Seventy years after North Shore University Hospital (NSUH) first opened its doors, the Level I trauma center and quaternary care teaching hospital announced the completion of the Petrocelli Surgical Pavilion. The $560 million, 288,000-square-foot tower will complement nationally recognized cardiac, neurosurgery and transplant programs.
New York-based Skanska USA broke ground on the capital project in April 2020, which was made possible, in part, through a significant gift from Attilio and Beverly Petrocelli.

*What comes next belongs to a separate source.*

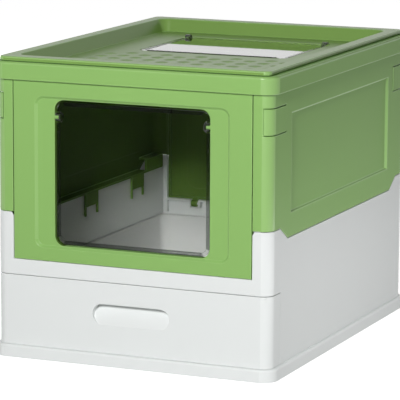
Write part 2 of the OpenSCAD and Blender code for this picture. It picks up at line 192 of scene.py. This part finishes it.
# %% Soft boxes
LAMP_TARGET = Vector((0, 0, 0.2))


def soft_box(name, azimuth, elevation, distance, width, height, watts):
    """An area lamp at some distance, facing the box; azimuth 0 is the front, 90 the right."""
    turn, lift = math.radians(azimuth), math.radians(elevation)
    away = Vector((
        math.sin(turn) * math.cos(lift),
        -math.cos(turn) * math.cos(lift),
        math.sin(lift),
    ))
    light = bpy.data.lights.new(name, "AREA")
    light.shape = "RECTANGLE"
    light.size, light.size_y, light.energy = width, height, watts
    lamp = bpy.data.objects.new(name, light)
    lamp.location = LAMP_TARGET + away * distance
    lamp.rotation_mode = "QUATERNION"
    lamp.rotation_quaternion = away.to_track_quat("Z", "Y")
    bpy.context.scene.collection.objects.link(lamp)
    return lamp


soft_box("key_box", 9.5, 23, 3.0, 0.4, 0.6, 66)
soft_box("side_box", 74, 8, 1.6, 0.8, 0.8, 0.35)
low_box = soft_box("low_box", 90, -16, 0.5, 0.8, 0.08, 0.6)
low_box.visible_camera = False
soft_box("back_box", -122, 4, 3.0, 1.0, 0.8, 30)
print("lamps:", len(bpy.data.lights))

# %% [markdown]
# ## What moulded plastic looks like
#
# Injection-moulded walls have a fine spark-eroded grain, a very faint cloudiness where the
# melt flowed, and edges that the steel polishes a little smoother than the flats. All plastics
# here share those effects, so they are one node group with named inputs. It gives out a tone, a
# roughness and a normal, and each material uses them with its own values.

# %% The shared moulded-surface group
def build_moulded_surface():
    """Group: tone and roughness that vary a little with the flow clouds, and a normal with grain.
    """
    group = bpy.data.node_groups.new("moulded_surface", "ShaderNodeTree")
    face = group.interface
    for name, value in (
        ("Grain Size", 0.0006), ("Grain Height", 0.00003), ("Flow", 0.03),
        ("Roughness", 0.4),
    ):
        face.new_socket(name, in_out="INPUT", socket_type="NodeSocketFloat").default_value = value
    face.new_socket("Tone", in_out="OUTPUT", socket_type="NodeSocketFloat")
    face.new_socket("Roughness", in_out="OUTPUT", socket_type="NodeSocketFloat")
    face.new_socket("Normal", in_out="OUTPUT", socket_type="NodeSocketVector")
    add, join = hands(group)
    given, made = add("NodeGroupInput"), add("NodeGroupOutput")
    place = add("ShaderNodeTexCoord").outputs["Object"]

    # Flow clouds: large soft patches, stretched along the height of the walls.
    stretch = add("ShaderNodeMapping", {"Scale": (1.0, 1.0, 0.45)})
    join(place, stretch.inputs["Vector"])
    clouds = add("ShaderNodeTexNoise", {"Scale": 9.0, "Detail": 3.0, "Roughness": 0.55})
    join(stretch.outputs[0], clouds.inputs["Vector"])
    centred = add("ShaderNodeMath", {1: 0.5}, operation="SUBTRACT")
    join(clouds.outputs[0], centred.inputs[0])
    swing = add("ShaderNodeMath", operation="MULTIPLY")
    join(centred.outputs[0], swing.inputs[0])
    join(given.outputs["Flow"], swing.inputs[1])
    tone = add("ShaderNodeMath", {1: 1.0}, operation="ADD")
    join(swing.outputs[0], tone.inputs[0])
    join(tone.outputs[0], made.inputs["Tone"])

    # Grain: small cells, as a spark-eroded mould leaves them.
    pitch = add("ShaderNodeMath", {0: 1.0}, operation="DIVIDE")
    join(given.outputs["Grain Size"], pitch.inputs[1])
    grain = add("ShaderNodeTexNoise", {"Detail": 2.0, "Roughness": 0.6})
    join(place, grain.inputs["Vector"])
    join(pitch.outputs[0], grain.inputs["Scale"])
    bump = add("ShaderNodeBump", {"Strength": 1.0})
    join(grain.outputs[0], bump.inputs["Height"])
    join(given.outputs["Grain Height"], bump.inputs["Distance"])
    join(bump.outputs[0], made.inputs["Normal"])

    rougher = add("ShaderNodeMath", operation="ADD", use_clamp=True)
    join(swing.outputs[0], rougher.inputs[0])
    join(given.outputs["Roughness"], rougher.inputs[1])
    join(rougher.outputs[0], made.inputs["Roughness"])
    return group


moulded_surface = build_moulded_surface()
print("group:", moulded_surface.name, "with", len(moulded_surface.nodes), "nodes")

# %% [markdown]
# ## Green and white plastic
#
# The shells are dyed through, in a satin green and a satin white. They could be painted with an
# image, but one Principled shader on the shared group follows every piece without a UV map. The
# green edges are glossier, and the green and white edges are a shade lighter than the flats, which
# is a painted sheen. The lid's tray has its own green, and the litter tub a greyer white, which is
# painted shade.
#
# The walls' inner side has a darker green of its own, which is painted shade. That is a correction
# of the lighting and not a claim about the plastic: with one green on both sides these lamps made
# the inside too light. Under other lamps, give the inner green the values of green_plastic.

# %% Opaque plastics
LINEAR_PART = 0.04045


def srgb(*levels):
    """Screen colour 0-255 to linear light, with alpha 1."""
    scaled = [level / 255 for level in levels]
    return *(c / 12.92 if c < LINEAR_PART else ((c + 0.055) / 1.055) ** 2.4 for c in scaled), 1.0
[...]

NSUH, which has 756 licensed beds and treats more than 90,000 patients each year, is home to the Sandra Atlas Bass Heart Hospital (SABHH), the Katz Women’s Hospital, neurosurgery, multi-organ transplant services and one of the busiest emergency departments in the region.
The Petrocelli Pavilion will feature 18 operating rooms (ORs), including three hybrid rooms with advanced imaging, along with 132 intensive care rooms (ICUs). Hybrid ORs combine a traditional OR with an image-guided interventional suite, allowing for highly complex, advanced surgical procedures. This project will upgrade and expand the critical care capabilities of NSUH to ensure ever more exceptional care. After intensive staff training in the new surgical tower, patients will relocate to new critical care units and surgeries will begin later this month.
The new pavilion will serve as home to the SABHH and feature a concierge entrance for cardiac patients and their families.
The neurosurgery department will perform its 2,000 cases a year in the Petrocelli Surgical Pavilion, outfitted with the latest innovative operative technology and a hybrid OR specially designed for neurosurgical procedures. Patients will also benefit in their post-operative care from the 22-bed neurosurgical ICU.
To build the pavilion, Skanska employed numerous innovative and emerging technologies throughout the construction process. This included utilizing drones equipped with high-resolution cameras and sensors to provide real-time insights into construction progress and site conditions. The firm used 3D modeling and weekly 360-degree image and video capture to better assess progress.